Scripts that build objects:
--- BEGIN ---

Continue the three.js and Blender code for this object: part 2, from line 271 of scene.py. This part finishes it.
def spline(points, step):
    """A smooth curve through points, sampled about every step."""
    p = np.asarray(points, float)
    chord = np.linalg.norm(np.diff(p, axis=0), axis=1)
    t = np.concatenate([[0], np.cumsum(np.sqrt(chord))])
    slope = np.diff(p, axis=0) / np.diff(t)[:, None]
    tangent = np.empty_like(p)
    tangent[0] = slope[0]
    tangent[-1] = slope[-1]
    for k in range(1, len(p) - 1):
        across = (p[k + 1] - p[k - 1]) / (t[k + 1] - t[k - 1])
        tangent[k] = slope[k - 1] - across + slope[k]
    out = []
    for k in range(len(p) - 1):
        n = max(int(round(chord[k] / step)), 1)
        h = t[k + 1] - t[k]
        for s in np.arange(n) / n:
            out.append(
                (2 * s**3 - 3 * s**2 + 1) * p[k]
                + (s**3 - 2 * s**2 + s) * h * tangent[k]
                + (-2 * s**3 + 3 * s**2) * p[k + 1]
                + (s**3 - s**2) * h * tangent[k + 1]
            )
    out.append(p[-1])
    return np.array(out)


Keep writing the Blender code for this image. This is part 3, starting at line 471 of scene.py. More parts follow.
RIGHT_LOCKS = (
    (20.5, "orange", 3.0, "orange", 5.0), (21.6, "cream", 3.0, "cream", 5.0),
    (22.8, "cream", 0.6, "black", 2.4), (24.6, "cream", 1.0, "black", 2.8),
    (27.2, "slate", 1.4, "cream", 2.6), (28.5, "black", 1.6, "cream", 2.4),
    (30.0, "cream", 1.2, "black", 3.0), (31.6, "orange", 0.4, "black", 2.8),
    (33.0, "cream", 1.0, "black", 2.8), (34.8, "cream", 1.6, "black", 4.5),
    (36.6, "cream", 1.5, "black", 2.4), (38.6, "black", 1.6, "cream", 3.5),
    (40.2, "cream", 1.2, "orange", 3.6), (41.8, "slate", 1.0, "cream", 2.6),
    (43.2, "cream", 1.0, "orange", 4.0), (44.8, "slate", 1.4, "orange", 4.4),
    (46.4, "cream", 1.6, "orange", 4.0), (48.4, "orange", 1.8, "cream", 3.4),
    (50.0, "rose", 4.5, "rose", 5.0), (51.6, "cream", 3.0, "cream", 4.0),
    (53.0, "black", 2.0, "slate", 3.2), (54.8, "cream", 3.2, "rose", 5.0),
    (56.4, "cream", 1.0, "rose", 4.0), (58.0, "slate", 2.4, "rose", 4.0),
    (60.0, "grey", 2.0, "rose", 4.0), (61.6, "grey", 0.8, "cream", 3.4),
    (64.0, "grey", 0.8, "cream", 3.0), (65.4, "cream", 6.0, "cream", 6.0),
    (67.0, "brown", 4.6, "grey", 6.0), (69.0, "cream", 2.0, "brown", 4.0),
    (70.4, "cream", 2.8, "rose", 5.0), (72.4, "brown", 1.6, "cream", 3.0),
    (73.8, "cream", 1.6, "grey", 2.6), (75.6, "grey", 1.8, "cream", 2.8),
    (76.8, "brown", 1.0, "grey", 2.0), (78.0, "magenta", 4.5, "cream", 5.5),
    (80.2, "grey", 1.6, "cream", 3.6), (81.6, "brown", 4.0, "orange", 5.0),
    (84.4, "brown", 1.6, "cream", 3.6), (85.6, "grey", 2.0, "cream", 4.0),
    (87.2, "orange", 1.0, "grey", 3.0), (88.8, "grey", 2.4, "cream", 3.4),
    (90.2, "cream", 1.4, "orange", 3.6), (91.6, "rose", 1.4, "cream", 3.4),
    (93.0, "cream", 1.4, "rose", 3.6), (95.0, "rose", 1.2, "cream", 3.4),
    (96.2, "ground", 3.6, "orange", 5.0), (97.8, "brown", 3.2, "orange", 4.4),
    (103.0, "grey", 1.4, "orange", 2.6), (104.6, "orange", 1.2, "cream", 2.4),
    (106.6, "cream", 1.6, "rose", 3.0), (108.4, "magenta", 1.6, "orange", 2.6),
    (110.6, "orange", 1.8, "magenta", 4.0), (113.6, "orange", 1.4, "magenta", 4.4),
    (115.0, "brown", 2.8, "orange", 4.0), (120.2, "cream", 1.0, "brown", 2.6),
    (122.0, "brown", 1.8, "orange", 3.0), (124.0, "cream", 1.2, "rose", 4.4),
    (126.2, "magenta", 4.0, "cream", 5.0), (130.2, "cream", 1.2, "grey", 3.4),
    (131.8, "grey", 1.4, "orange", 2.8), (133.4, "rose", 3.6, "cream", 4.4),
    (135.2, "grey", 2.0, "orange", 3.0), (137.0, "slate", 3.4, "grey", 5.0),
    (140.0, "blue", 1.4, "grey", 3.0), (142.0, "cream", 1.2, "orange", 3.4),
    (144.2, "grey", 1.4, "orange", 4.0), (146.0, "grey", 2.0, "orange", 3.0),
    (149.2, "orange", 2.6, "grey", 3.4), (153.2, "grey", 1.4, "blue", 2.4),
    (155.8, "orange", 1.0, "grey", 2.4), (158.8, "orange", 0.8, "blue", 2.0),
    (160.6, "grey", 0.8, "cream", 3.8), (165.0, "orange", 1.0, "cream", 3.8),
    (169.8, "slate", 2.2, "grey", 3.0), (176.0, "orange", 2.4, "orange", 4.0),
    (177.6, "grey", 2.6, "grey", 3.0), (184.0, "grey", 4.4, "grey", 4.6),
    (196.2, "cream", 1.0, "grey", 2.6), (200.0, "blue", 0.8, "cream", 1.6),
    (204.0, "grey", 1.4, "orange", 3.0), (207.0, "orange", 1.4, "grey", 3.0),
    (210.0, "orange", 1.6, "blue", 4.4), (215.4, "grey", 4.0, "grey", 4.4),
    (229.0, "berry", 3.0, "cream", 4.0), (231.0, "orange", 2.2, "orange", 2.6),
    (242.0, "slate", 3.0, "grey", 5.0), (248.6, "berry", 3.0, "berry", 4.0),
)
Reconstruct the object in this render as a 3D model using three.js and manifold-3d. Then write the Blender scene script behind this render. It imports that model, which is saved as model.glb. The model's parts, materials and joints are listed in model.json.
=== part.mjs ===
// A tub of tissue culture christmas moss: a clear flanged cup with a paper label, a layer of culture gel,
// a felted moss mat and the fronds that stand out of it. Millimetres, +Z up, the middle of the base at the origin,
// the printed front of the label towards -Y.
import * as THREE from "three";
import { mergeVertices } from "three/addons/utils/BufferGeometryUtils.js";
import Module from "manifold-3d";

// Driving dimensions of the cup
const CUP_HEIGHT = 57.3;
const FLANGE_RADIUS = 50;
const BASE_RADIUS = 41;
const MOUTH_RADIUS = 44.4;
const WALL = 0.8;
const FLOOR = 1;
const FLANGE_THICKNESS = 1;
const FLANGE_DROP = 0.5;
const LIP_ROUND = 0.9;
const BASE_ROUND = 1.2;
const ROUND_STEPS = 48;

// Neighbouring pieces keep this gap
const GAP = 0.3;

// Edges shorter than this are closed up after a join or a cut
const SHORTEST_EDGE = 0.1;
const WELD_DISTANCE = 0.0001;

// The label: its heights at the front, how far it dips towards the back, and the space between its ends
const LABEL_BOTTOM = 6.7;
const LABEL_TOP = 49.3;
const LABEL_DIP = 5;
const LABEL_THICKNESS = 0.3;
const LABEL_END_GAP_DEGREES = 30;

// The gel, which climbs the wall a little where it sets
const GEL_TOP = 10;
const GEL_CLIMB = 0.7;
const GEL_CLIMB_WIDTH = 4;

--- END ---

Write out every entry word for word.

Continue the three.js and Blender code for this object: part 2, from line 271 of scene.py. This part finishes it.
def spline(points, step):
    """A smooth curve through points, sampled about every step."""
    p = np.asarray(points, float)
    chord = np.linalg.norm(np.diff(p, axis=0), axis=1)
    t = np.concatenate([[0], np.cumsum(np.sqrt(chord))])
    slope = np.diff(p, axis=0) / np.diff(t)[:, None]
    tangent = np.empty_like(p)
    tangent[0] = slope[0]
    tangent[-1] = slope[-1]
    for k in range(1, len(p) - 1):
        across = (p[k + 1] - p[k - 1]) / (t[k + 1] - t[k - 1])
        tangent[k] = slope[k - 1] - across + slope[k]
    out = []
    for k in range(len(p) - 1):
        n = max(int(round(chord[k] / step)), 1)
        h = t[k + 1] - t[k]
        for s in np.arange(n) / n:
            out.append(
                (2 * s**3 - 3 * s**2 + 1) * p[k]
                + (s**3 - 2 * s**2 + s) * h * tangent[k]
                + (-2 * s**3 + 3 * s**2) * p[k + 1]
                + (s**3 - s**2) * h * tangent[k + 1]
            )
    out.append(p[-1])
    return np.array(out)


Keep writing the Blender code for this image. This is part 3, starting at line 471 of scene.py. More parts follow.
RIGHT_LOCKS = (
    (20.5, "orange", 3.0, "orange", 5.0), (21.6, "cream", 3.0, "cream", 5.0),
    (22.8, "cream", 0.6, "black", 2.4), (24.6, "cream", 1.0, "black", 2.8),
    (27.2, "slate", 1.4, "cream", 2.6), (28.5, "black", 1.6, "cream", 2.4),
    (30.0, "cream", 1.2, "black", 3.0), (31.6, "orange", 0.4, "black", 2.8),
    (33.0, "cream", 1.0, "black", 2.8), (34.8, "cream", 1.6, "black", 4.5),
    (36.6, "cream", 1.5, "black", 2.4), (38.6, "black", 1.6, "cream", 3.5),
    (40.2, "cream", 1.2, "orange", 3.6), (41.8, "slate", 1.0, "cream", 2.6),
    (43.2, "cream", 1.0, "orange", 4.0), (44.8, "slate", 1.4, "orange", 4.4),
    (46.4, "cream", 1.6, "orange", 4.0), (48.4, "orange", 1.8, "cream", 3.4),
    (50.0, "rose", 4.5, "rose", 5.0), (51.6, "cream", 3.0, "cream", 4.0),
    (53.0, "black", 2.0, "slate", 3.2), (54.8, "cream", 3.2, "rose", 5.0),
    (56.4, "cream", 1.0, "rose", 4.0), (58.0, "slate", 2.4, "rose", 4.0),
    (60.0, "grey", 2.0, "rose", 4.0), (61.6, "grey", 0.8, "cream", 3.4),
    (64.0, "grey", 0.8, "cream", 3.0), (65.4, "cream", 6.0, "cream", 6.0),
    (67.0, "brown", 4.6, "grey", 6.0), (69.0, "cream", 2.0, "brown", 4.0),
    (70.4, "cream", 2.8, "rose", 5.0), (72.4, "brown", 1.6, "cream", 3.0),
    (73.8, "cream", 1.6, "grey", 2.6), (75.6, "grey", 1.8, "cream", 2.8),
    (76.8, "brown", 1.0, "grey", 2.0), (78.0, "magenta", 4.5, "cream", 5.5),
    (80.2, "grey", 1.6, "cream", 3.6), (81.6, "brown", 4.0, "orange", 5.0),
    (84.4, "brown", 1.6, "cream", 3.6), (85.6, "grey", 2.0, "cream", 4.0),
    (87.2, "orange", 1.0, "grey", 3.0), (88.8, "grey", 2.4, "cream", 3.4),
    (90.2, "cream", 1.4, "orange", 3.6), (91.6, "rose", 1.4, "cream", 3.4),
    (93.0, "cream", 1.4, "rose", 3.6), (95.0, "rose", 1.2, "cream", 3.4),
    (96.2, "ground", 3.6, "orange", 5.0), (97.8, "brown", 3.2, "orange", 4.4),
    (103.0, "grey", 1.4, "orange", 2.6), (104.6, "orange", 1.2, "cream", 2.4),
    (106.6, "cream", 1.6, "rose", 3.0), (108.4, "magenta", 1.6, "orange", 2.6),
    (110.6, "orange", 1.8, "magenta", 4.0), (113.6, "orange", 1.4, "magenta", 4.4),
    (115.0, "brown", 2.8, "orange", 4.0), (120.2, "cream", 1.0, "brown", 2.6),
    (122.0, "brown", 1.8, "orange", 3.0), (124.0, "cream", 1.2, "rose", 4.4),
    (126.2, "magenta", 4.0, "cream", 5.0), (130.2, "cream", 1.2, "grey", 3.4),
    (131.8, "grey", 1.4, "orange", 2.8), (133.4, "rose", 3.6, "cream", 4.4),
    (135.2, "grey", 2.0, "orange", 3.0), (137.0, "slate", 3.4, "grey", 5.0),
    (140.0, "blue", 1.4, "grey", 3.0), (142.0, "cream", 1.2, "orange", 3.4),
    (144.2, "grey", 1.4, "orange", 4.0), (146.0, "grey", 2.0, "orange", 3.0),
    (149.2, "orange", 2.6, "grey", 3.4), (153.2, "grey", 1.4, "blue", 2.4),
    (155.8, "orange", 1.0, "grey", 2.4), (158.8, "orange", 0.8, "blue", 2.0),
    (160.6, "grey", 0.8, "cream", 3.8), (165.0, "orange", 1.0, "cream", 3.8),
    (169.8, "slate", 2.2, "grey", 3.0), (176.0, "orange", 2.4, "orange", 4.0),
    (177.6, "grey", 2.6, "grey", 3.0), (184.0, "grey", 4.4, "grey", 4.6),
    (196.2, "cream", 1.0, "grey", 2.6), (200.0, "blue", 0.8, "cream", 1.6),
    (204.0, "grey", 1.4, "orange", 3.0), (207.0, "orange", 1.4, "grey", 3.0),
    (210.0, "orange", 1.6, "blue", 4.4), (215.4, "grey", 4.0, "grey", 4.4),
    (229.0, "berry", 3.0, "cream", 4.0), (231.0, "orange", 2.2, "orange", 2.6),
    (242.0, "slate", 3.0, "grey", 5.0), (248.6, "berry", 3.0, "berry", 4.0),
)
Reconstruct the object in this render as a 3D model using three.js and manifold-3d. Then write the Blender scene script behind this render. It imports that model, which is saved as model.glb. The model's parts, materials and joints are listed in model.json.
=== part.mjs ===
// A tub of tissue culture christmas moss: a clear flanged cup with a paper label, a layer of culture gel,
// a felted moss mat and the fronds that stand out of it. Millimetres, +Z up, the middle of the base at the origin,
// the printed front of the label towards -Y.
import * as THREE from "three";
import { mergeVertices } from "three/addons/utils/BufferGeometryUtils.js";
import Module from "manifold-3d";

// Driving dimensions of the cup
const CUP_HEIGHT = 57.3;
const FLANGE_RADIUS = 50;
const BASE_RADIUS = 41;
const MOUTH_RADIUS = 44.4;
const WALL = 0.8;
const FLOOR = 1;
const FLANGE_THICKNESS = 1;
const FLANGE_DROP = 0.5;
const LIP_ROUND = 0.9;
const BASE_ROUND = 1.2;
const ROUND_STEPS = 48;

// Neighbouring pieces keep this gap
const GAP = 0.3;

// Edges shorter than this are closed up after a join or a cut
const SHORTEST_EDGE = 0.1;
const WELD_DISTANCE = 0.0001;

// The label: its heights at the front, how far it dips towards the back, and the space between its ends
const LABEL_BOTTOM = 6.7;
const LABEL_TOP = 49.3;
const LABEL_DIP = 5;
const LABEL_THICKNESS = 0.3;
const LABEL_END_GAP_DEGREES = 30;

// The gel, which climbs the wall a little where it sets
const GEL_TOP = 10;
const GEL_CLIMB = 0.7;
const GEL_CLIMB_WIDTH = 4;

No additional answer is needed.